Supplied material:
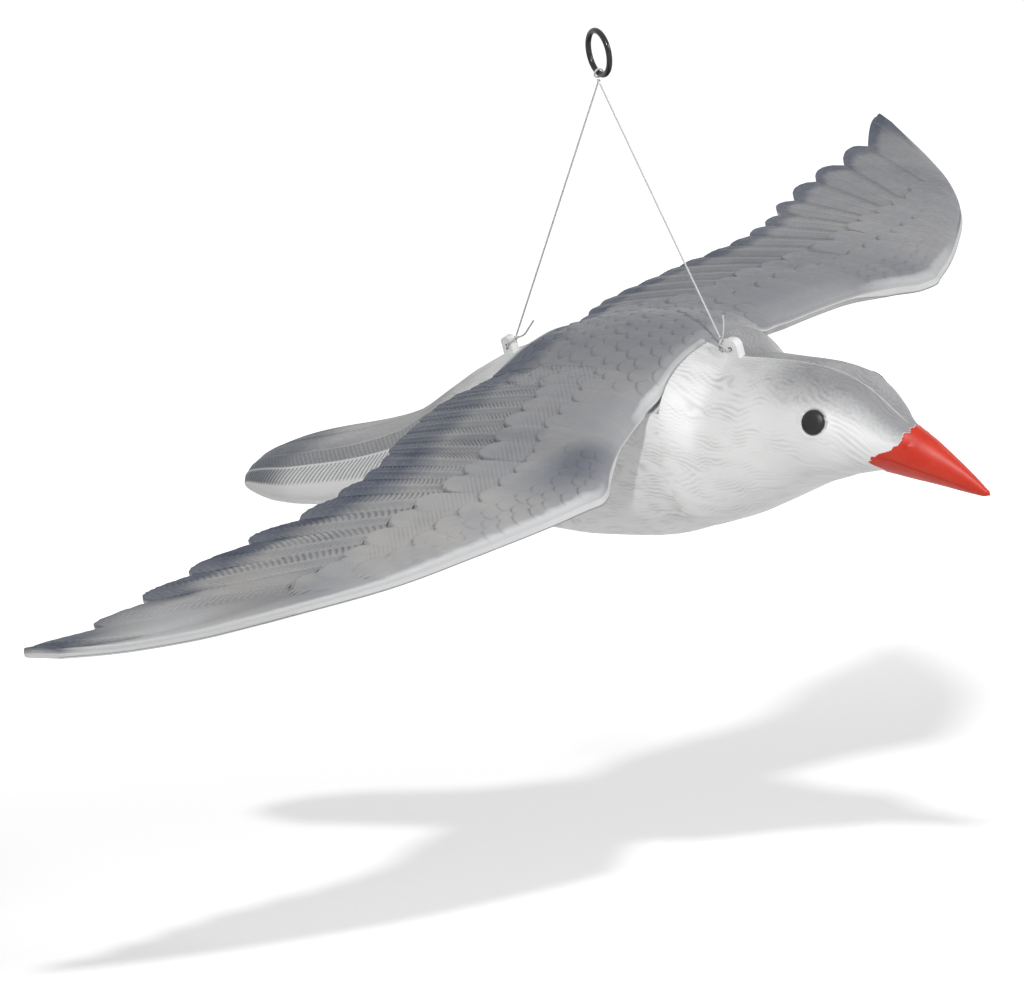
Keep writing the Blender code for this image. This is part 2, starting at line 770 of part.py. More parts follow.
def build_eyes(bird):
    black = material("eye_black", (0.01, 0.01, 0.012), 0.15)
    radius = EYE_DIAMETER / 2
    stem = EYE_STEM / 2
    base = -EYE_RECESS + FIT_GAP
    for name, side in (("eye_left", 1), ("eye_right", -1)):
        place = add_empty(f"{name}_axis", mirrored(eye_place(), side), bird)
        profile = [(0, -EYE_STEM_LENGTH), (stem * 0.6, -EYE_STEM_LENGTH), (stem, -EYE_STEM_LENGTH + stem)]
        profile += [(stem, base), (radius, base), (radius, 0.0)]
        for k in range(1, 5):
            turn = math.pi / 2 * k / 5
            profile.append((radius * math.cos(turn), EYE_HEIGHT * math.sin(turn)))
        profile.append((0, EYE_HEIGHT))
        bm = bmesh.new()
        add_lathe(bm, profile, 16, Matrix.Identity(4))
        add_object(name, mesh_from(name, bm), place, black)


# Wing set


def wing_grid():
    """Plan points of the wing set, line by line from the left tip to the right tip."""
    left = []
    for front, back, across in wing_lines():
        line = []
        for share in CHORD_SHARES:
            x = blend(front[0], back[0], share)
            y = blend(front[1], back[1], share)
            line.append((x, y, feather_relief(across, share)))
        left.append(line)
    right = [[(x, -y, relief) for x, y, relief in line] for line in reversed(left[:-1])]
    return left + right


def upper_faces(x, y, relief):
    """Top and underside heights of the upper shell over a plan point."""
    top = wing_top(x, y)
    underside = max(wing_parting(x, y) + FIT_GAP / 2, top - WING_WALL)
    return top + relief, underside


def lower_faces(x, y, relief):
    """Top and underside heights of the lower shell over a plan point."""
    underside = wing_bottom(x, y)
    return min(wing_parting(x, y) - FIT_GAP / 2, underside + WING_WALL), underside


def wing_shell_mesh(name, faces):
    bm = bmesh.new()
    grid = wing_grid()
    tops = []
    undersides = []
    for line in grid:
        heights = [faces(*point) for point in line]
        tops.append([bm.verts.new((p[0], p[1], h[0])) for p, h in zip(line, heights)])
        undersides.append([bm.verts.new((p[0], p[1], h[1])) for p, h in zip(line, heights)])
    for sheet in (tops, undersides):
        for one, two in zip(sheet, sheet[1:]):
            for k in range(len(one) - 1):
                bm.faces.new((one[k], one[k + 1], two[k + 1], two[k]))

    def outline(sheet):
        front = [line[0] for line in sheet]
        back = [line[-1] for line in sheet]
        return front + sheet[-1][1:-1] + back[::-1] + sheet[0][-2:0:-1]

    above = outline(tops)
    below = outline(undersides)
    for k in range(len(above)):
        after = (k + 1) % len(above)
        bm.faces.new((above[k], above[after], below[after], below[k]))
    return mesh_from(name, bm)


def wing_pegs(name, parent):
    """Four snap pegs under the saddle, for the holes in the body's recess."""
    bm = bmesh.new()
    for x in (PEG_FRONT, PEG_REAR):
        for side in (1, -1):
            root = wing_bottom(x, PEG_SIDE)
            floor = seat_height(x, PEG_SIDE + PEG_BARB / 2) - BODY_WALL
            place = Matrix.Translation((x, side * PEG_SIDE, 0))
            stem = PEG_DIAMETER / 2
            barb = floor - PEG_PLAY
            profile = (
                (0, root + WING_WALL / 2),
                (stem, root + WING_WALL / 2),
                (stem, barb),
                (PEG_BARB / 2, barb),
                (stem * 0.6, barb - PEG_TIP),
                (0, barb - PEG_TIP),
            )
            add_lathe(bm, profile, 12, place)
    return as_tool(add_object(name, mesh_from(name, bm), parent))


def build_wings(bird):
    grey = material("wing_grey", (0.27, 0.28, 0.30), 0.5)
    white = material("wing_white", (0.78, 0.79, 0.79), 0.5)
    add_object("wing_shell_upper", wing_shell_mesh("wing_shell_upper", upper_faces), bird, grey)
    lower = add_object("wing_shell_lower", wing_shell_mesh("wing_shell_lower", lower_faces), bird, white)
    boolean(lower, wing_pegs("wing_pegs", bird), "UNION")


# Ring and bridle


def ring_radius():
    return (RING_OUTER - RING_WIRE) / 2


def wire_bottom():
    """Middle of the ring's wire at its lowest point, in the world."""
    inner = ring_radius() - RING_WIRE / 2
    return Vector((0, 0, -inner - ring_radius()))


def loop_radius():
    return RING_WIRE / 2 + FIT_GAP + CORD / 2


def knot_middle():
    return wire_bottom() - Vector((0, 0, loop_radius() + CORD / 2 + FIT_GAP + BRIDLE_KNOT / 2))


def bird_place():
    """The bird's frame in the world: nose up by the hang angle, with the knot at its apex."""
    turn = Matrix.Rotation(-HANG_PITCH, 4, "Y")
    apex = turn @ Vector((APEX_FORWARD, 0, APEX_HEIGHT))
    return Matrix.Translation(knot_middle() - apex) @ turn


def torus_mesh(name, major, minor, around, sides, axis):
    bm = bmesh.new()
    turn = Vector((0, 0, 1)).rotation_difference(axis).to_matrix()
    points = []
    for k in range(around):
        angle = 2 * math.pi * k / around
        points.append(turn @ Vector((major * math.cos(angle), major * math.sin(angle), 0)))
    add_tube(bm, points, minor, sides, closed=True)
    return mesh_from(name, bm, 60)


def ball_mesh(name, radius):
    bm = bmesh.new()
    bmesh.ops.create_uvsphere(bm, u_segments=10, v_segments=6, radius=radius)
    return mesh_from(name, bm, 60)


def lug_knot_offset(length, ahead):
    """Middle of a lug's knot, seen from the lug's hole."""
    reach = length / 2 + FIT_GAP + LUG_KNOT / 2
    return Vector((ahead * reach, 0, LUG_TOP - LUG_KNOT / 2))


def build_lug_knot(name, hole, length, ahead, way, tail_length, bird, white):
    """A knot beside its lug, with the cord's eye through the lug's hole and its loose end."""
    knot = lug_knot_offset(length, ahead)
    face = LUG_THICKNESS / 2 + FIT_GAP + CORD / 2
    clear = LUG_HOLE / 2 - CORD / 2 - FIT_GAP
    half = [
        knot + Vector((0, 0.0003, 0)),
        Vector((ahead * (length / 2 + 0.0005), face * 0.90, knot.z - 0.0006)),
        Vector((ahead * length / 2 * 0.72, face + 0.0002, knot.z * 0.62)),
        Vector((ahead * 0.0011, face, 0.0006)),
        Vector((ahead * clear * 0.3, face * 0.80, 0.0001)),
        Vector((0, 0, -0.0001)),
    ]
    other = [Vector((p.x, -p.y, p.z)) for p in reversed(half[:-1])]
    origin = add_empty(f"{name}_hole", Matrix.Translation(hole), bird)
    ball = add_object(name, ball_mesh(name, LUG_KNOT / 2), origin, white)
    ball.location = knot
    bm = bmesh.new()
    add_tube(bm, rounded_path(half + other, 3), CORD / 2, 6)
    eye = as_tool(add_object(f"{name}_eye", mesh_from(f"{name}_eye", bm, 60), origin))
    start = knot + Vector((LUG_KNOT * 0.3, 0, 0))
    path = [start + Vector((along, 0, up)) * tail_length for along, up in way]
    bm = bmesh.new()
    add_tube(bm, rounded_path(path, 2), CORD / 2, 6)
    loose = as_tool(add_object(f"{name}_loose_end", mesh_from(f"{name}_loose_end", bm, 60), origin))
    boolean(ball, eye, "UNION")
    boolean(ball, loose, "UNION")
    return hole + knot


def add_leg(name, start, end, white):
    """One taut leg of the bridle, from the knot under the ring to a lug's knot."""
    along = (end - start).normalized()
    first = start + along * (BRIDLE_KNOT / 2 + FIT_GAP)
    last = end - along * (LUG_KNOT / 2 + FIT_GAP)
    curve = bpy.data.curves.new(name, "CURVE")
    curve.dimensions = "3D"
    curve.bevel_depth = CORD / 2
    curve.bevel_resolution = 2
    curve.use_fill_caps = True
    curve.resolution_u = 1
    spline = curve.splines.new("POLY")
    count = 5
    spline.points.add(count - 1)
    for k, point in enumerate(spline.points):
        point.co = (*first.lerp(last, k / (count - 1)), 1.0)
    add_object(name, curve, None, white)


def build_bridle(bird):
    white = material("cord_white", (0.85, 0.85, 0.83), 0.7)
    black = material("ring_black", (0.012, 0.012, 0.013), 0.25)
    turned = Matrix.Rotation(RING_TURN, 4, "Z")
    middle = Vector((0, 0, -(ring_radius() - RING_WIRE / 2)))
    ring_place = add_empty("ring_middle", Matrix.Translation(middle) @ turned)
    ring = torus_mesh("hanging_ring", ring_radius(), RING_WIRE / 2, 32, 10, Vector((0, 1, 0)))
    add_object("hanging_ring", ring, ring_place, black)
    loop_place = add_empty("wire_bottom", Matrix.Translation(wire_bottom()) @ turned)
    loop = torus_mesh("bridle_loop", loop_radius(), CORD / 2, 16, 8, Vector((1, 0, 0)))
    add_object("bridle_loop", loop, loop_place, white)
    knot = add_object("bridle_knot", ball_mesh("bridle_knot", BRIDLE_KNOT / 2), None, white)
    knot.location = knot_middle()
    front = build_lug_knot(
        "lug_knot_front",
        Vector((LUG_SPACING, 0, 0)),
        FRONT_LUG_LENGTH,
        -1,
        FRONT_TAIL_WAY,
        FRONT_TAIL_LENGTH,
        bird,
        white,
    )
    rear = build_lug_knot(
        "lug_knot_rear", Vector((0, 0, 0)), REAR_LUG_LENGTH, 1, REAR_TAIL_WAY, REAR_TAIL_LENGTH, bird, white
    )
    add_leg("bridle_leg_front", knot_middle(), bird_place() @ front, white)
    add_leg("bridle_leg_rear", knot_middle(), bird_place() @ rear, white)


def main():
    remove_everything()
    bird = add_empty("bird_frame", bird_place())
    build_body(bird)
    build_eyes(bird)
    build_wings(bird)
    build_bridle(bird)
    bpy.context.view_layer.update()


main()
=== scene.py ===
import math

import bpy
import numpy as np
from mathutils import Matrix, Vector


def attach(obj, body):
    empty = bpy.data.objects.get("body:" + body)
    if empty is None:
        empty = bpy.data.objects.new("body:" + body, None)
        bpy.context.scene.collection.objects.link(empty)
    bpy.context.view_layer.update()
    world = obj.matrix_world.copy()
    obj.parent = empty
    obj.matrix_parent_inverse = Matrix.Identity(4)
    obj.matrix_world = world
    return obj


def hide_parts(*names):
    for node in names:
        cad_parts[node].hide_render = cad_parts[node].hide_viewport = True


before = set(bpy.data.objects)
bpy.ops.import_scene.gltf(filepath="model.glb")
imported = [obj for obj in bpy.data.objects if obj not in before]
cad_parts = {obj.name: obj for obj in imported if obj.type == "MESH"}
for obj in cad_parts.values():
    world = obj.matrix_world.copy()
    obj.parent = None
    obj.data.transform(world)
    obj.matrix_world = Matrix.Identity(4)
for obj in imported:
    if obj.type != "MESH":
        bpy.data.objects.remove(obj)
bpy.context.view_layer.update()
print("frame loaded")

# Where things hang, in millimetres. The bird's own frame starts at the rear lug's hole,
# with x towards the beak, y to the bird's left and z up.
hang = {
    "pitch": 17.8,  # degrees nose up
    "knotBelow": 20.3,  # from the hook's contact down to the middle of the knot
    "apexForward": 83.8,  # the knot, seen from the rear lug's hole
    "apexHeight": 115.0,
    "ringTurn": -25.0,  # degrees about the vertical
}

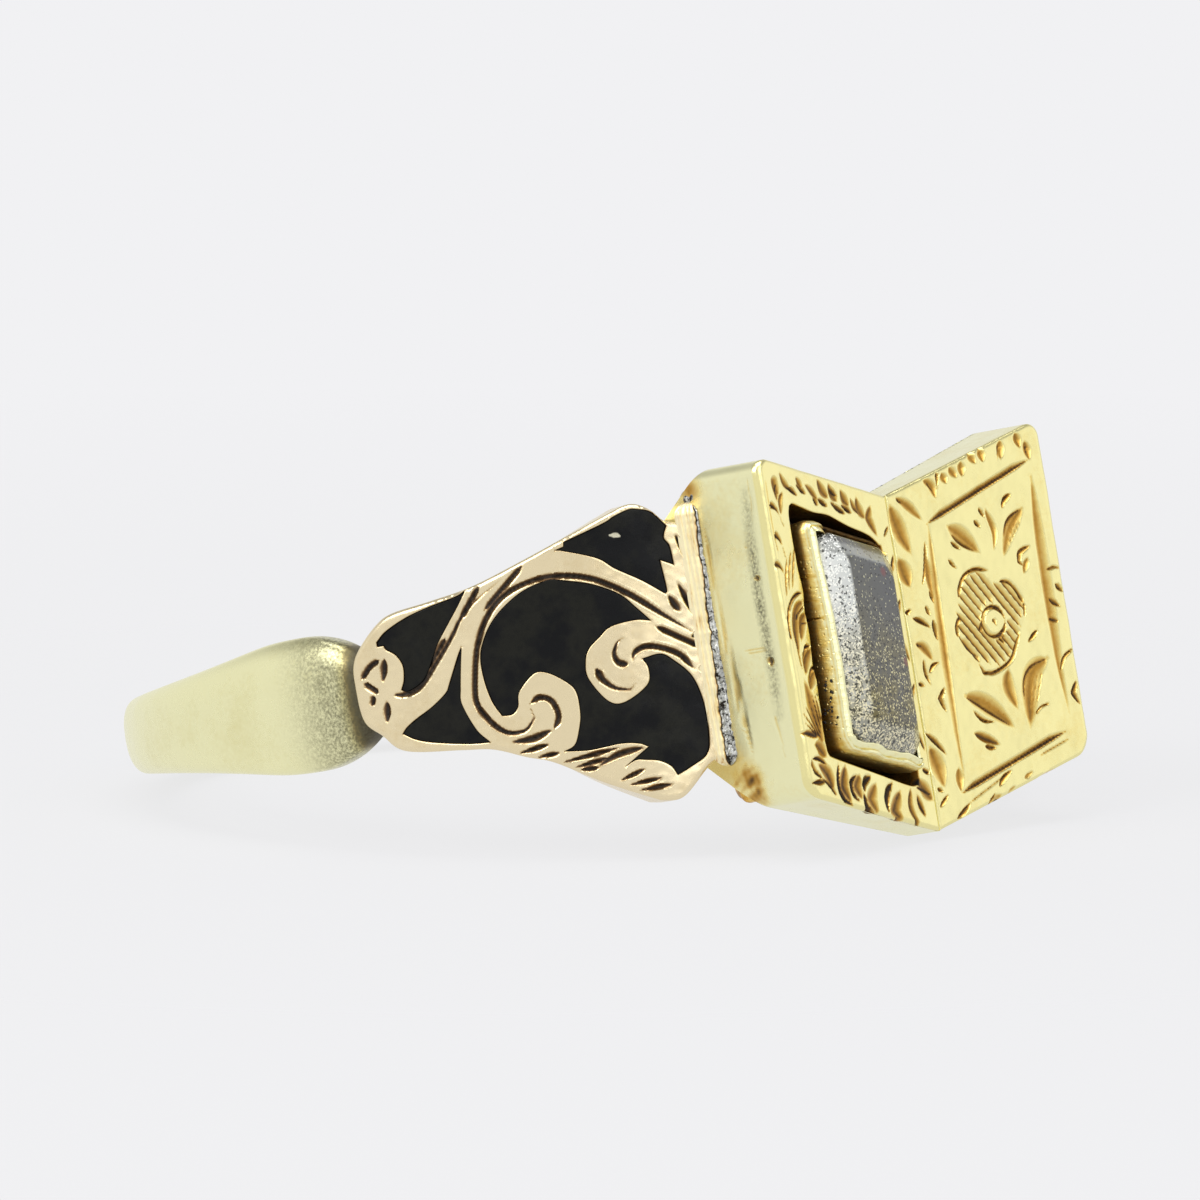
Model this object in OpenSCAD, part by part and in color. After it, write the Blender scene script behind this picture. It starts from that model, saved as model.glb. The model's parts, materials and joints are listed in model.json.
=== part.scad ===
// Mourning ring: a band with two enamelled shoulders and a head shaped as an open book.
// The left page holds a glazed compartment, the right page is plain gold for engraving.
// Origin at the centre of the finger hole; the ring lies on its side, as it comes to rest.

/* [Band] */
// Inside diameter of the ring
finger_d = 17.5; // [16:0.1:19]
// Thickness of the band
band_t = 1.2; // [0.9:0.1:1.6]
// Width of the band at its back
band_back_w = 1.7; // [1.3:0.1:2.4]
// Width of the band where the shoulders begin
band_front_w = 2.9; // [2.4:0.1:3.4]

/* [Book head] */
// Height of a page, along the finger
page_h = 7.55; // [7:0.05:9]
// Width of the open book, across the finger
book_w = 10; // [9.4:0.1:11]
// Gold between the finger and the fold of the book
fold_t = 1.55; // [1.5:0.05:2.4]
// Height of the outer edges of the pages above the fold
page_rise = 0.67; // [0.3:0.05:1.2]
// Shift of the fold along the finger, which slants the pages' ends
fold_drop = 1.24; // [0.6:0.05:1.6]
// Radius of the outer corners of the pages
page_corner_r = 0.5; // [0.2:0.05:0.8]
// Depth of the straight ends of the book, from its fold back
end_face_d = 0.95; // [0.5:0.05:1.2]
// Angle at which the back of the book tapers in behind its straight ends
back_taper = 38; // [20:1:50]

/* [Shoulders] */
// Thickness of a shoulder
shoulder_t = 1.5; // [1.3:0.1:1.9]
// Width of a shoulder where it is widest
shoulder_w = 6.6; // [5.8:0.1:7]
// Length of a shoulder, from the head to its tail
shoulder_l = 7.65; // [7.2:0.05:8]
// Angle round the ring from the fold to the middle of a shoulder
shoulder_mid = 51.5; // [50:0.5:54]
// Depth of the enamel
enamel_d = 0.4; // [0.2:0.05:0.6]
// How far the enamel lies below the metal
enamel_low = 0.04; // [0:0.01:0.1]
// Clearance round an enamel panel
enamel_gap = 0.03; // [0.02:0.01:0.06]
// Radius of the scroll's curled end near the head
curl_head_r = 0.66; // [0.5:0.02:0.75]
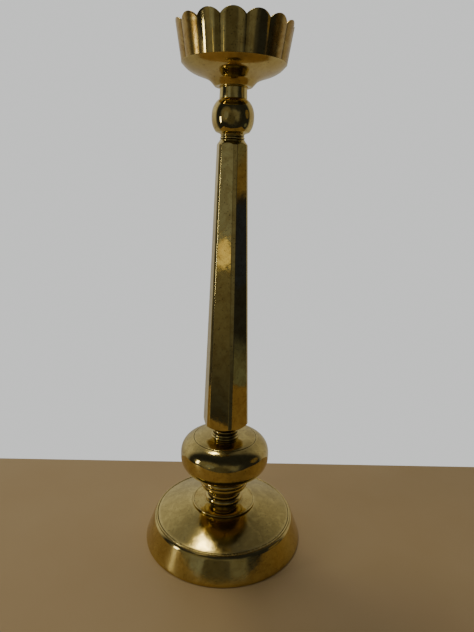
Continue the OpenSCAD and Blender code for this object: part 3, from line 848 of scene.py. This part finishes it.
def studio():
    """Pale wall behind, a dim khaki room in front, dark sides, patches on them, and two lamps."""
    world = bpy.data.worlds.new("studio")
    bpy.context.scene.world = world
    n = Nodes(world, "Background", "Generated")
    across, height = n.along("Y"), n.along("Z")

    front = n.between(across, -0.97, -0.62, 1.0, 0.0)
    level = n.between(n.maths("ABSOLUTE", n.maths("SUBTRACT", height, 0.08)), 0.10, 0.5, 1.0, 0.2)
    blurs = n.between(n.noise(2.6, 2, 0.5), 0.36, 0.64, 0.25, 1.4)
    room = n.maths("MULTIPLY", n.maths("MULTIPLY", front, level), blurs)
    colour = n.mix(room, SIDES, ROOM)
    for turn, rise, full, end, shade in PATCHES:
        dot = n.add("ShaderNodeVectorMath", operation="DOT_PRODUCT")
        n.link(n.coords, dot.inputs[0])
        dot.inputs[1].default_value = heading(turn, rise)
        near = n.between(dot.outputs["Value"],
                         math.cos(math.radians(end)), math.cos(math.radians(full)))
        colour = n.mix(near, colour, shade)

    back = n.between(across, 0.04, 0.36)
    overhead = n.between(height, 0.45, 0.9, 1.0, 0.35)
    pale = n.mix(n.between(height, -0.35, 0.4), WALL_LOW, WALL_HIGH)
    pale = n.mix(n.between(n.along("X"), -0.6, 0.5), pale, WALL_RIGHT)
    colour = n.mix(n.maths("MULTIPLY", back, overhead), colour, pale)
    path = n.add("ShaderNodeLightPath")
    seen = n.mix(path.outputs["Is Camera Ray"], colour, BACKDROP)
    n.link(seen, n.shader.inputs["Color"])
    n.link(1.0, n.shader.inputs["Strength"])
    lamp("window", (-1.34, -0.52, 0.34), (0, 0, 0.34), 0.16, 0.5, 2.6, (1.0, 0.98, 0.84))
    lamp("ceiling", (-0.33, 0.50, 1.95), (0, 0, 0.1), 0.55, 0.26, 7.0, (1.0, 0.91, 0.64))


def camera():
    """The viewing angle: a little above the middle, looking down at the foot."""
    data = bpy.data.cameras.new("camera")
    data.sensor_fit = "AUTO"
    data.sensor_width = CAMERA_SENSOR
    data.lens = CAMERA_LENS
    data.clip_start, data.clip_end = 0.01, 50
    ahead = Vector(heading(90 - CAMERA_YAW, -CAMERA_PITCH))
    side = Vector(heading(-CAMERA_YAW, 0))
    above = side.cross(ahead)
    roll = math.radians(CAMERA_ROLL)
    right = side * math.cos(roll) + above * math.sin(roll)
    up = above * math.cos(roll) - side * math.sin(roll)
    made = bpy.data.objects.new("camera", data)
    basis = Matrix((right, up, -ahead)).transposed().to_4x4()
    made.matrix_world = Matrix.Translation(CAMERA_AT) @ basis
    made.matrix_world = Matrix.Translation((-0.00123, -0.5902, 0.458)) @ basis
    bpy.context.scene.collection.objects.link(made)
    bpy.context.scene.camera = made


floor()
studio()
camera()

Exercise task:
The line containing "imported = [obj" opens the part, and the line containing "band_front_w = 2.9; // [2.4:0.1:3.4]" closes it. Output that part exactly, with both, and only that.

Output of the exercise:
imported = [obj for obj in bpy.data.objects if obj not in before]
cad_parts = {obj.name: obj for obj in imported if obj.type == "MESH"}
for obj in cad_parts.values():
    world = obj.matrix_world.copy()
    obj.parent = None
    obj.data.transform(world)
    obj.matrix_world = Matrix.Identity(4)
for obj in imported:
    if obj.type != "MESH":
        bpy.data.objects.remove(obj)
bpy.context.view_layer.update()
print("frame loaded")

# Where things hang, in millimetres. The bird's own frame starts at the rear lug's hole,
# with x towards the beak, y to the bird's left and z up.
hang = {
    "pitch": 17.8,  # degrees nose up
    "knotBelow": 20.3,  # from the hook's contact down to the middle of the knot
    "apexForward": 83.8,  # the knot, seen from the rear lug's hole
    "apexHeight": 115.0,
    "ringTurn": -25.0,  # degrees about the vertical
}

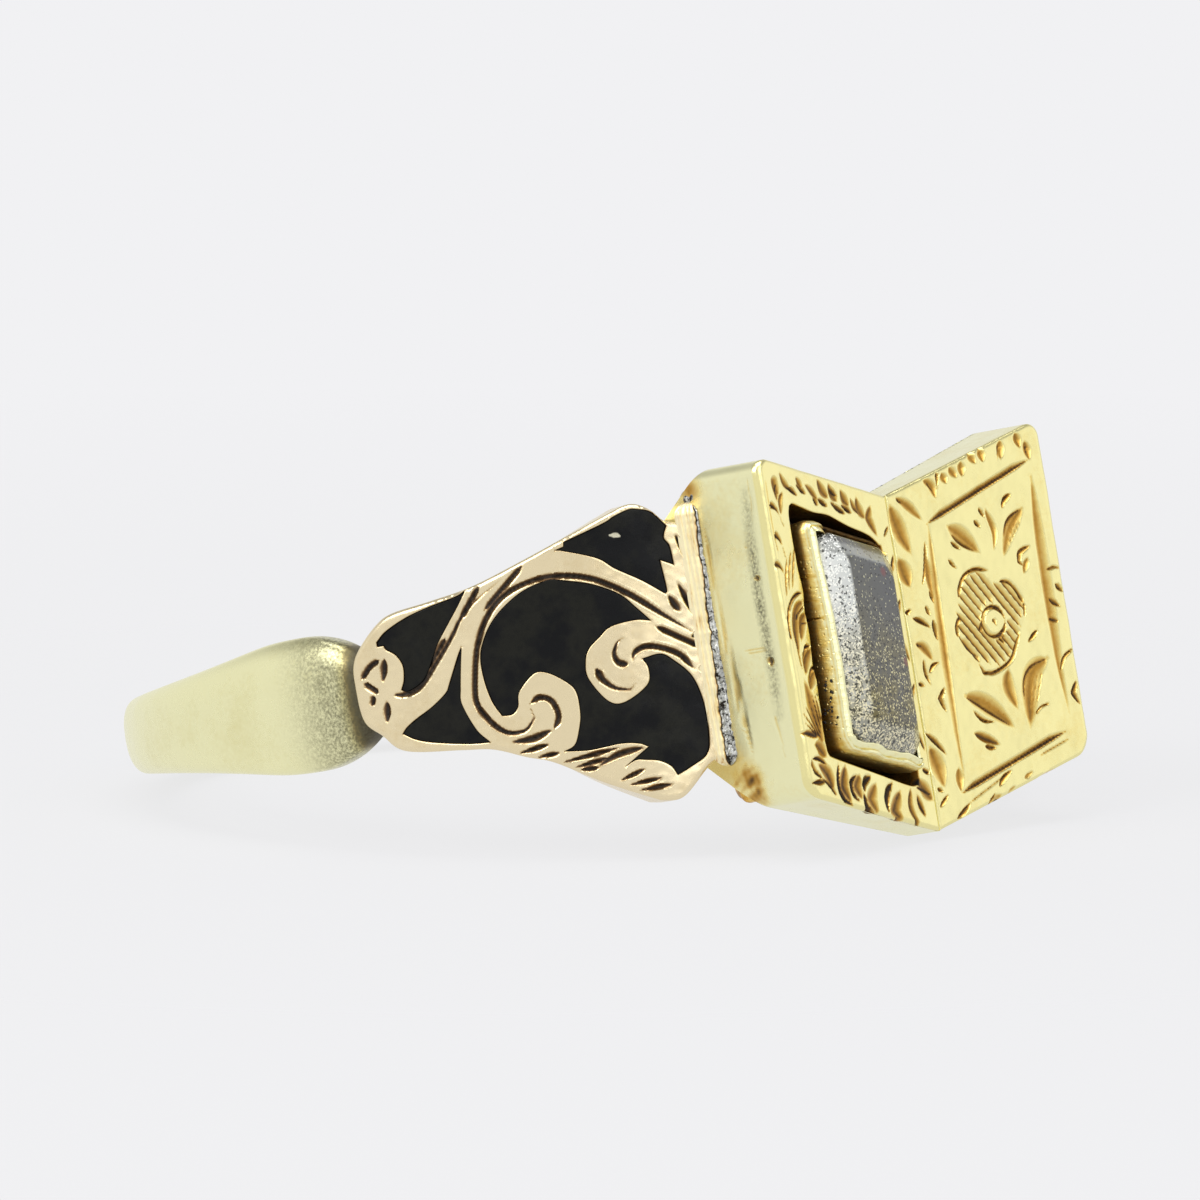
Model this object in OpenSCAD, part by part and in color. After it, write the Blender scene script behind this picture. It starts from that model, saved as model.glb. The model's parts, materials and joints are listed in model.json.
=== part.scad ===
// Mourning ring: a band with two enamelled shoulders and a head shaped as an open book.
// The left page holds a glazed compartment, the right page is plain gold for engraving.
// Origin at the centre of the finger hole; the ring lies on its side, as it comes to rest.

/* [Band] */
// Inside diameter of the ring
finger_d = 17.5; // [16:0.1:19]
// Thickness of the band
band_t = 1.2; // [0.9:0.1:1.6]
// Width of the band at its back
band_back_w = 1.7; // [1.3:0.1:2.4]
// Width of the band where the shoulders begin
band_front_w = 2.9; // [2.4:0.1:3.4]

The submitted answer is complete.